Armando Martínez de la Rosa
Murmullos en el desfiladero
Cada uno trata a su manera a los fantasmas, tanto quienes creen en ellos como quienes los consideran fantasía. O quienes como yo los ven con indiferencia. Y abundan quienes se aterrorizan con la sola mención de los “aparecidos”.
Entiendo mejor a los indiferentes porque formo parte de ellos. Y sin embargo, tengo debilidad por las historias de espectros, fantasmas, aparecidos o ánimas en pena porque las narraciones abordan y exponen el enorme miedo a la muerte que muchas personas sienten y la tristeza de las almas condenadas a vagar en un territorio que ya no es suyo hacia un destino incierto, donde no están vivos ni muertos.
No, no siento miedo cuando escucho tales historias ni temor alguno cuando solo, en la mitad de la noche, en lo alto de un cerro, en el repecho de una montaña o en los roquedales de una barranca, busco señales que pueda interpretar provocadas por espectros angustiados, que muertos ya desde sólo Dios sabe cuándo vagan por la vida sin más destino que la incertidumbre.
Permítame la amabilidad del lector referir el caso de un cazador joven, campesino, de casi 2 metros de estatura, que formó parte de un grupo de espiadores de venados. Temprano en la mañana lo colocaron en un puesto de tiro y a la mañana siguiente pasarían por él para volver al pueblo. Llegada la cita, no lo encontraron en el lugar. Buscaron rastros y los siguieron cerro abajo. En una casa en el camino preguntaron si lo habían visto. -Pasó por aquí ayer antes de oscurecer, con rumbo al pueblo-. Sí, ahí en su casa lo hallaron. Argumentó que dejó el puesto antes del anochecer porque le dan miedo los fantasmas.
La soledad de los puestos de tiro es deliciosa para quienes nos gusta observar. He visto, o he creído ver, personas que a su vez me miran. Parecen reales, tan humanas como cualquiera de nosotros, y cuando después de mucho observarlas y observarme ellas a mí, les apunto con la escopeta y se desvanecen. La imaginación también mata.

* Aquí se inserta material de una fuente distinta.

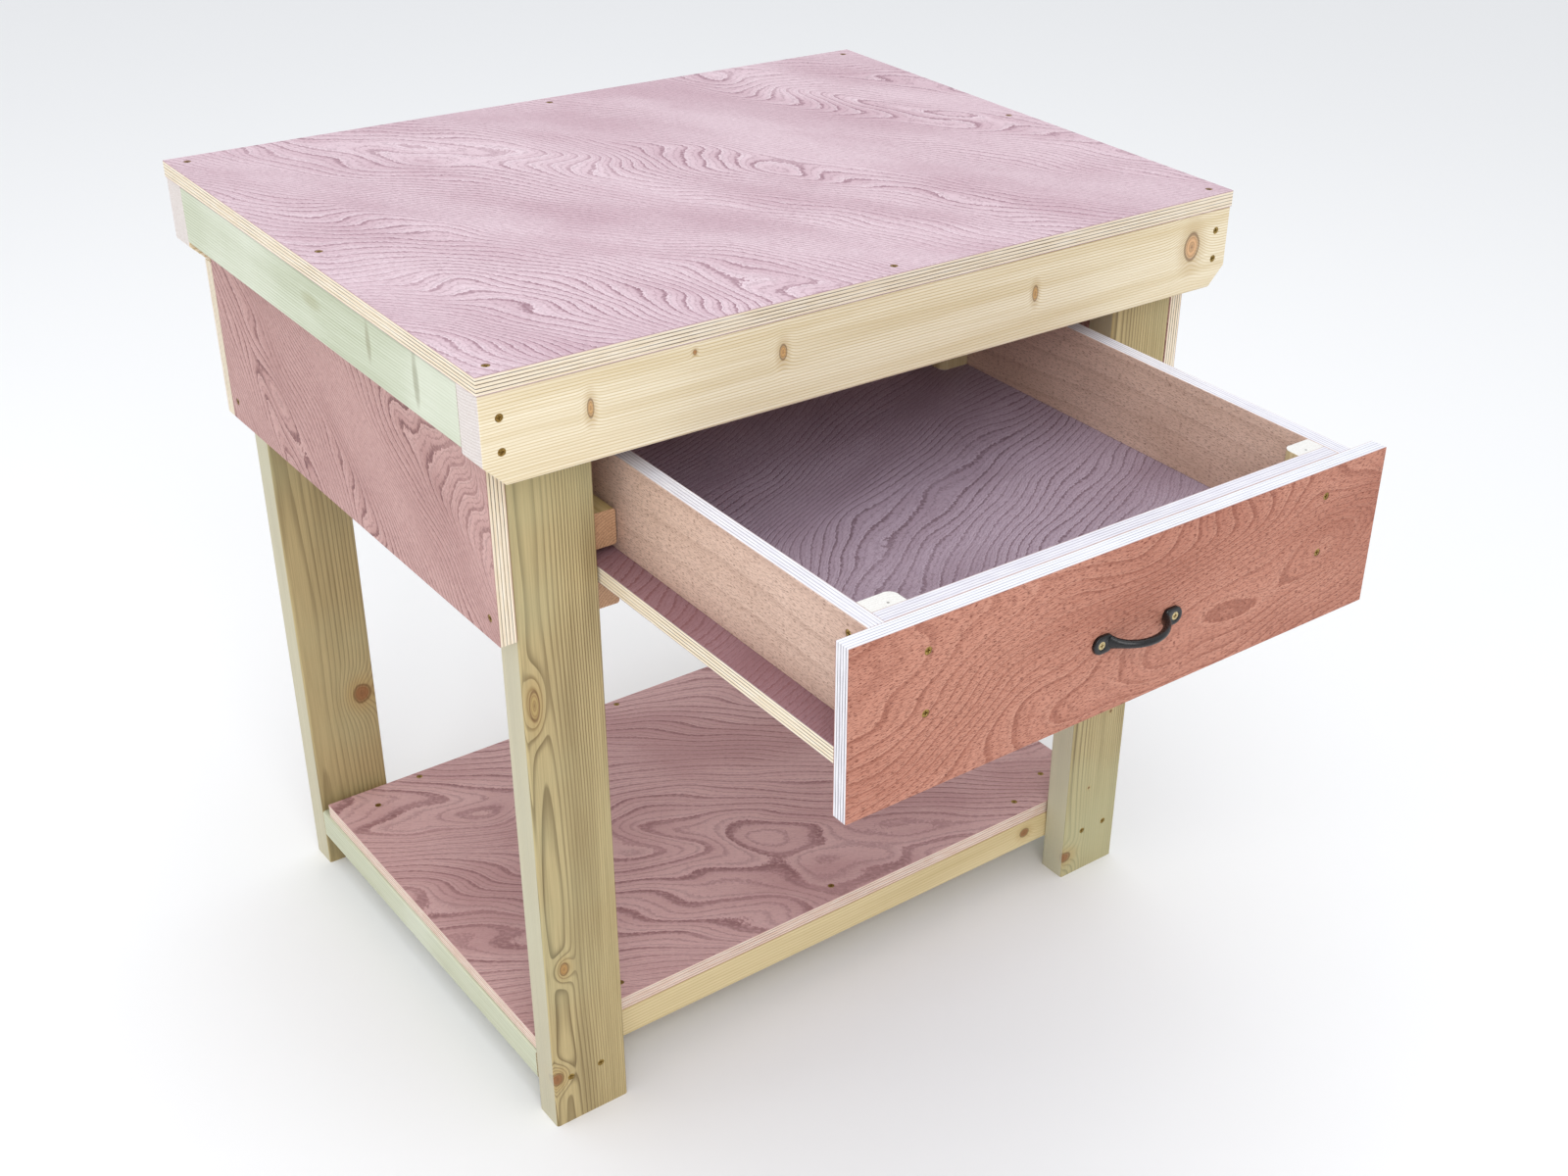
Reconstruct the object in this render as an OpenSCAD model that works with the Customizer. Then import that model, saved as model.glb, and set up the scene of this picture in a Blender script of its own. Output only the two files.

Cierta vez, caía la tarde y me encontraba desde temprano en un puesto entre rocas cercanas a un ojo de agua a la espera de venados y jabalíes. Poco antes de oscurecer me pareció escuchar habla que se aproximaba de cerro abajo. Cada vez oía más claras las voces humanas hasta que llegaron a unos 10 metros de mí. Y sí, sí eran personas, unos jóvenes que deliberaban entre quedarse ahí o buscar otros puestos más arriba.
Entonces aparecí yo. -Buenas tardes- les dije apenas saliendo de mi escondite de grandes piedras, escopeta en mano. Se sorprendieron. Respondieron el saludo y continuaron camino arriba. Es ley de cazadores que no puedes interferir en el puesto de otro que ha llegado ahí antes que tú.
Años después, cerca de ese lugar, repechado en la pared de roca de un cerro desde donde observaba desde lo alto de un desnivel del terreno una amplia explanada de rocas planas y un ojo de agua, me encontré de noche con una peregrinación de voces extrañas, lejanas, un caudal de murmullos que transcurría entre el suelo y el viento, como flotando, y penetrando, serpenteando en los manchones de bosque.
Escuché los murmullos indescifrables descendiendo del cerro, los percibí con más claridad cuando se acercaban y poco a poco los fui perdiendo a medida que bajaban como escabulléndose de mi lugar, alejándose a propósito, esquivando presencia viva, evitando al extranjero que sería yo en su desfile de país de muertos.
No me daban miedo, sino curiosidad, queriendo yo entender ese lenguaje raro que sin articular palabras esconde significados, que parece español y termina siendo una lengua que quizá se habló y escribió hace miles de años y se ha perdido. O quizás es sólo el viento de la noche hablando solo mientras recorre los caminos azarosos de su destino inexorable.